▶ [Direction]: Your task is to copy the material exactly.

▶ [Dataset content]:
* Start *
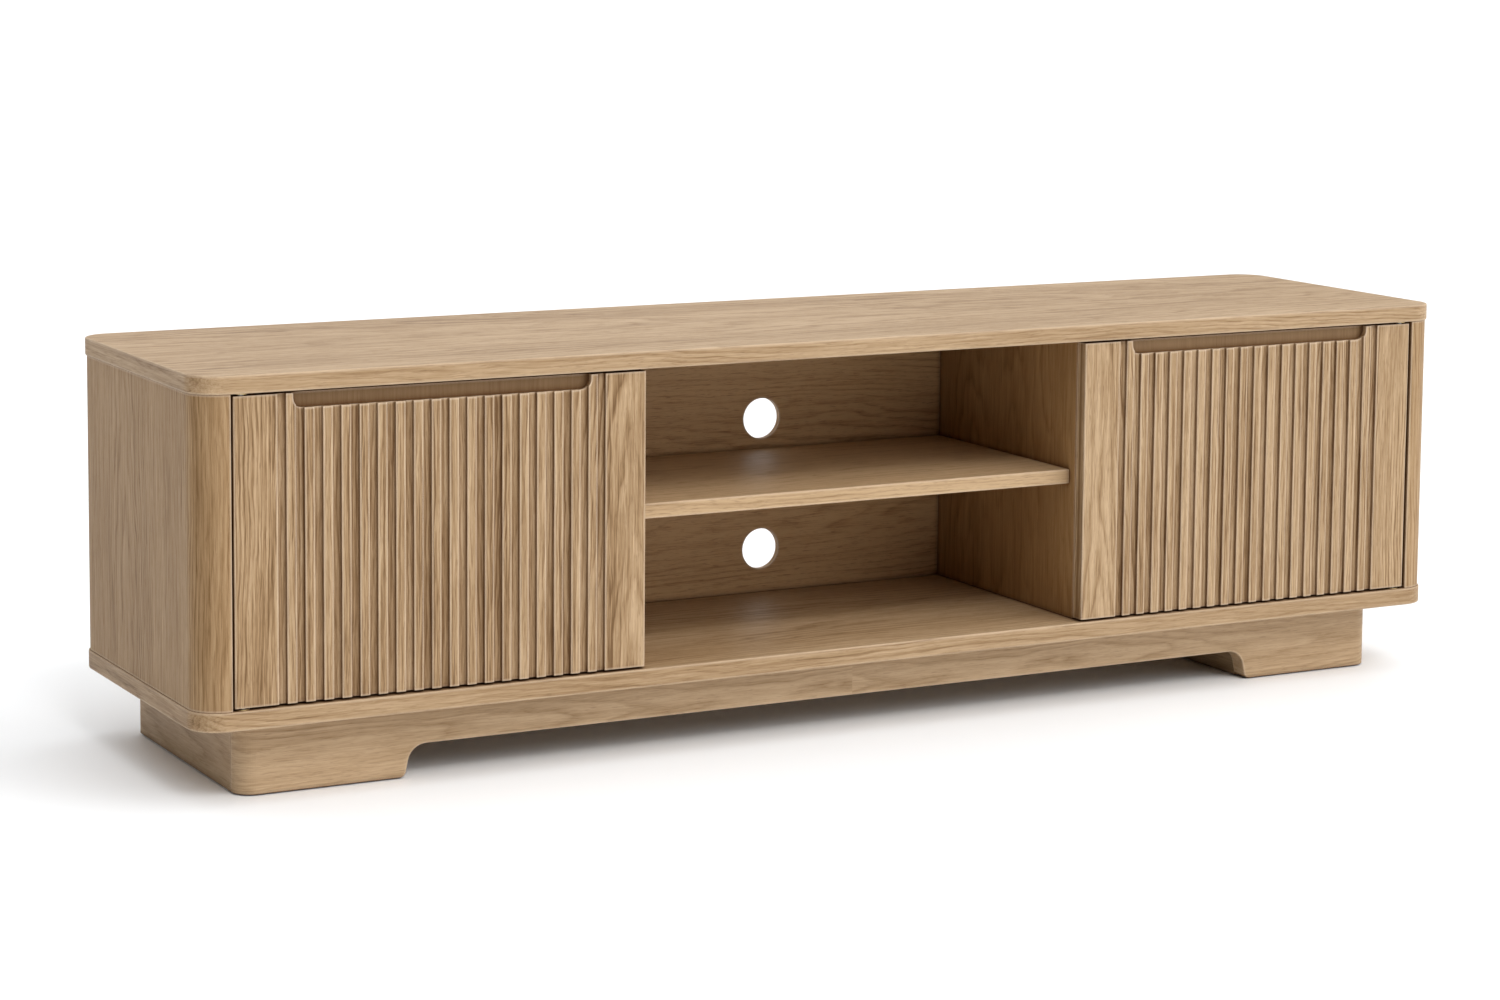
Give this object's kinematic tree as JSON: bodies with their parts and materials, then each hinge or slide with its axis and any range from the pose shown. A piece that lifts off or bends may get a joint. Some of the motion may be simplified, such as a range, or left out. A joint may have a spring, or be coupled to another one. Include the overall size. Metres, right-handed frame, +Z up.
{
  "type": "media cabinet",
  "caption": "Low oak media cabinet with fluted hinged doors either side of an open bay with a shelf and cable holes, on a recessed arched plinth.",
  "frame": {"origin": "on the floor under the middle of the cabinet, at the bottom centre of its bounding box", "axes": "+X along the length to the viewer's right, +Y from the doors to the back, +Z up"},
  "size_m": [1.8, 0.44, 0.51],
  "materials": {
    "oak": "natural oak veneer, satin lacquer",
    "oak_inside": "natural oak veneer inside, satin lacquer",
    "steel": "zinc plated",
    "brass": "plain turned",
    "dark_plastic": "matte",
    "clear_rubber": "translucent soft",
    "felt": "pressed felt"
  },
  "bodies": {
    "cabinet": {"back_panel_centre": "oak_inside", "back_panel_left": "oak_inside", "back_panel_right": "oak_inside", "bottom_panel": "oak", "centre_shelf": "oak_inside", "glide_left_cross_front": "felt", "glide_left_cross_rear": "felt", "glide_left_side_front": "felt", "glide_left_side_rear": "felt", "glide_right_cross_front": "felt", "glide_right_cross_rear": "felt", "glide_right_side_front": "felt", "glide_right_side_rear": "felt", "inner_shelf_left": "oak_inside", "inner_shelf_right": "oak_inside", "magnet_catch_left": "dark_plastic", "magnet_catch_right": "dark_plastic", "partition_left": "oak_inside", "partition_right": "oak_inside", "pivot_bush_left_base": "brass", "pivot_bush_left_top": "brass", "pivot_bush_right_base": "brass", "pivot_bush_right_top": "brass", "plinth_cross_left": "oak_inside", "plinth_cross_right": "oak_inside", "plinth_front_rail": "oak", "plinth_rear_rail": "oak", "plinth_side_left": "oak", "plinth_side_right": "oak", "shelf_pin_left_inner_front": "steel", "shelf_pin_left_inner_rear": "steel", "shelf_pin_left_outer_front": "steel", "shelf_pin_left_outer_rear": "steel", "shelf_pin_right_inner_front": "steel", "shelf_pin_right_inner_rear": "steel", "shelf_pin_right_outer_front": "steel", "shelf_pin_right_outer_rear": "steel", "side_lining_left": "oak_inside", "side_lining_right": "oak_inside", "side_shell_left": "oak", "side_shell_right": "oak", "top_panel": "oak"},
    "left_door": {"door_bumper_left_high": "clear_rubber", "door_bumper_left_low": "clear_rubber", "door_left": "oak", "pivot_pin_left_base": "steel", "pivot_pin_left_top": "steel", "strike_plate_left": "steel"},
    "right_door": {"door_bumper_right_high": "clear_rubber", "door_bumper_right_low": "clear_rubber", "door_right": "oak", "pivot_pin_right_base": "steel", "pivot_pin_right_top": "steel", "strike_plate_right": "steel"}
  },
  "joints": [
    {"name": "left_door_hinge", "type": "hinge", "parent": "cabinet", "child": "left_door", "pos_m": [-0.841, -0.208, 0.3], "axis": [0, 0, -1], "range_deg": [0, 100]},
    {"name": "right_door_hinge", "type": "hinge", "parent": "cabinet", "child": "right_door", "pos_m": [0.841, -0.208, 0.3], "axis": [0, 0, 1], "range_deg": [0, 100]}
  ]
}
* End *
▶ [Solution for this exercise]:
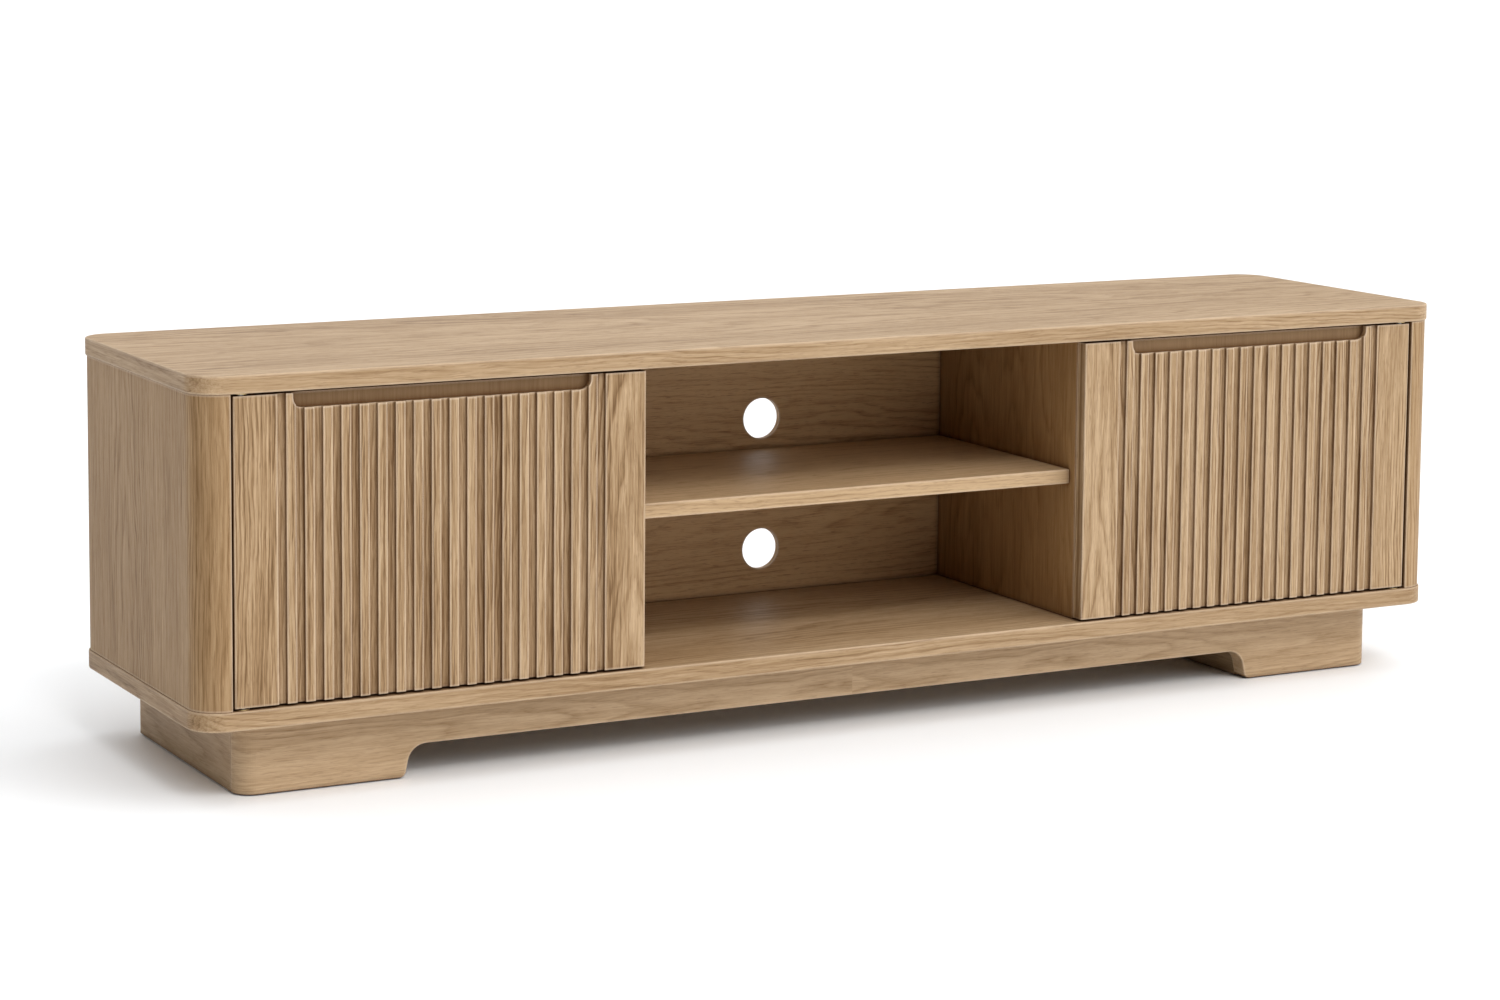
Give this object's kinematic tree as JSON: bodies with their parts and materials, then each hinge or slide with its axis and any range from the pose shown. A piece that lifts off or bends may get a joint. Some of the motion may be simplified, such as a range, or left out. A joint may have a spring, or be coupled to another one. Include the overall size. Metres, right-handed frame, +Z up.
{
  "type": "media cabinet",
  "caption": "Low oak media cabinet with fluted hinged doors either side of an open bay with a shelf and cable holes, on a recessed arched plinth.",
  "frame": {"origin": "on the floor under the middle of the cabinet, at the bottom centre of its bounding box", "axes": "+X along the length to the viewer's right, +Y from the doors to the back, +Z up"},
  "size_m": [1.8, 0.44, 0.51],
  "materials": {
    "oak": "natural oak veneer, satin lacquer",
    "oak_inside": "natural oak veneer inside, satin lacquer",
    "steel": "zinc plated",
    "brass": "plain turned",
    "dark_plastic": "matte",
    "clear_rubber": "translucent soft",
    "felt": "pressed felt"
  },
  "bodies": {
    "cabinet": {"back_panel_centre": "oak_inside", "back_panel_left": "oak_inside", "back_panel_right": "oak_inside", "bottom_panel": "oak", "centre_shelf": "oak_inside", "glide_left_cross_front": "felt", "glide_left_cross_rear": "felt", "glide_left_side_front": "felt", "glide_left_side_rear": "felt", "glide_right_cross_front": "felt", "glide_right_cross_rear": "felt", "glide_right_side_front": "felt", "glide_right_side_rear": "felt", "inner_shelf_left": "oak_inside", "inner_shelf_right": "oak_inside", "magnet_catch_left": "dark_plastic", "magnet_catch_right": "dark_plastic", "partition_left": "oak_inside", "partition_right": "oak_inside", "pivot_bush_left_base": "brass", "pivot_bush_left_top": "brass", "pivot_bush_right_base": "brass", "pivot_bush_right_top": "brass", "plinth_cross_left": "oak_inside", "plinth_cross_right": "oak_inside", "plinth_front_rail": "oak", "plinth_rear_rail": "oak", "plinth_side_left": "oak", "plinth_side_right": "oak", "shelf_pin_left_inner_front": "steel", "shelf_pin_left_inner_rear": "steel", "shelf_pin_left_outer_front": "steel", "shelf_pin_left_outer_rear": "steel", "shelf_pin_right_inner_front": "steel", "shelf_pin_right_inner_rear": "steel", "shelf_pin_right_outer_front": "steel", "shelf_pin_right_outer_rear": "steel", "side_lining_left": "oak_inside", "side_lining_right": "oak_inside", "side_shell_left": "oak", "side_shell_right": "oak", "top_panel": "oak"},
    "left_door": {"door_bumper_left_high": "clear_rubber", "door_bumper_left_low": "clear_rubber", "door_left": "oak", "pivot_pin_left_base": "steel", "pivot_pin_left_top": "steel", "strike_plate_left": "steel"},
    "right_door": {"door_bumper_right_high": "clear_rubber", "door_bumper_right_low": "clear_rubber", "door_right": "oak", "pivot_pin_right_base": "steel", "pivot_pin_right_top": "steel", "strike_plate_right": "steel"}
  },
  "joints": [
    {"name": "left_door_hinge", "type": "hinge", "parent": "cabinet", "child": "left_door", "pos_m": [-0.841, -0.208, 0.3], "axis": [0, 0, -1], "range_deg": [0, 100]},
    {"name": "right_door_hinge", "type": "hinge", "parent": "cabinet", "child": "right_door", "pos_m": [0.841, -0.208, 0.3], "axis": [0, 0, 1], "range_deg": [0, 100]}
  ]
}